Le Bureau du Conseil privé invoque un autre argument contre l’adoption
du principe de l’agent comptable :
L’obligation officielle et directe qui incombe aux fonctionnaires de
rendre compte au Parlement des questions administratives aurait pour effet de
diviser la responsabilité des ministres [...] [R]esponsabilité partagée est
responsabilité évitée [...] Le Parlement tend à ne pas reconnaître cette
séparation officieuse entre l’obligation de rendre compte des fonctionnaires et
celle des ministres [...] tout effort visant à définir les secteurs qui doivent
relever spécifiquement de la responsabilité des fonctionnaires aurait pour
effet d’effacer davantage les limites de responsabilité et d’affaiblir, le cas
échéant, l’aptitude de la Chambre à tenir le ministre responsable des questions
qui sont de sa compétence1.
Le comité des comptes publics ne sera pas nécessairement d’accord avec
le Bureau du Conseil privé à ce sujet. Il a le droit de faire valoir ses vues
et devrait le faire.
Il pourrait conclure que ce sont les interprétations et pratiques du
gouvernement, et non les vœux du Parlement, qui ont mené au scandale et
brouillé les responsabilités. Il pourrait conclure que l’interprétation que
fait le Bureau du Conseil privé de la responsabilité et de la reddition de
comptes dans notre régime parlementaire comporte bien trop de lacunes,
d’ambiguïtés et de contradictions, et que le système donne des résultats
insatisfaisants pour le Parlement et pour la population.

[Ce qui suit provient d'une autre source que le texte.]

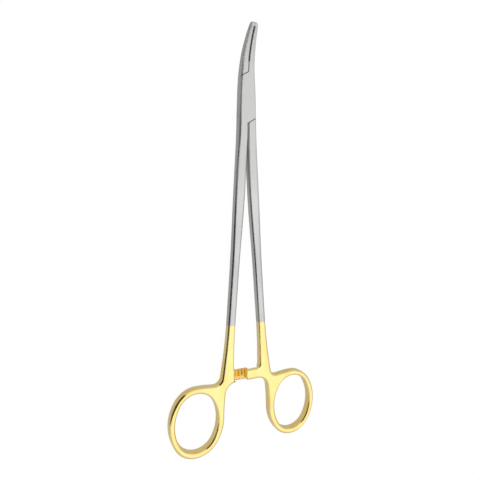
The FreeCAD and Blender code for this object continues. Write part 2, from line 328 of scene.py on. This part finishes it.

Il serait difficile d’esquiver davantage la responsabilité et
l’obligation de rendre compte, ou d’estomper davantage les limites de
responsabilité entre les ministres et les sous-ministres que cela n’a été le
cas dans l’affaire des commandites, comme l’a démontré le comité. Si le Canada
adoptait le principe de l’agent comptable, le comité des comptes publics et les
Canadiens en général sauraient au moins qui est responsable et qui doit rendre
compte de ces actes. Le moins qu’on puisse dire, c’est que cela serait une
amélioration considérable.
Notes
1. Canada, Bureau du Conseil privé, La responsabilité
constitutionnelle, 1977, réimprimé en 1993.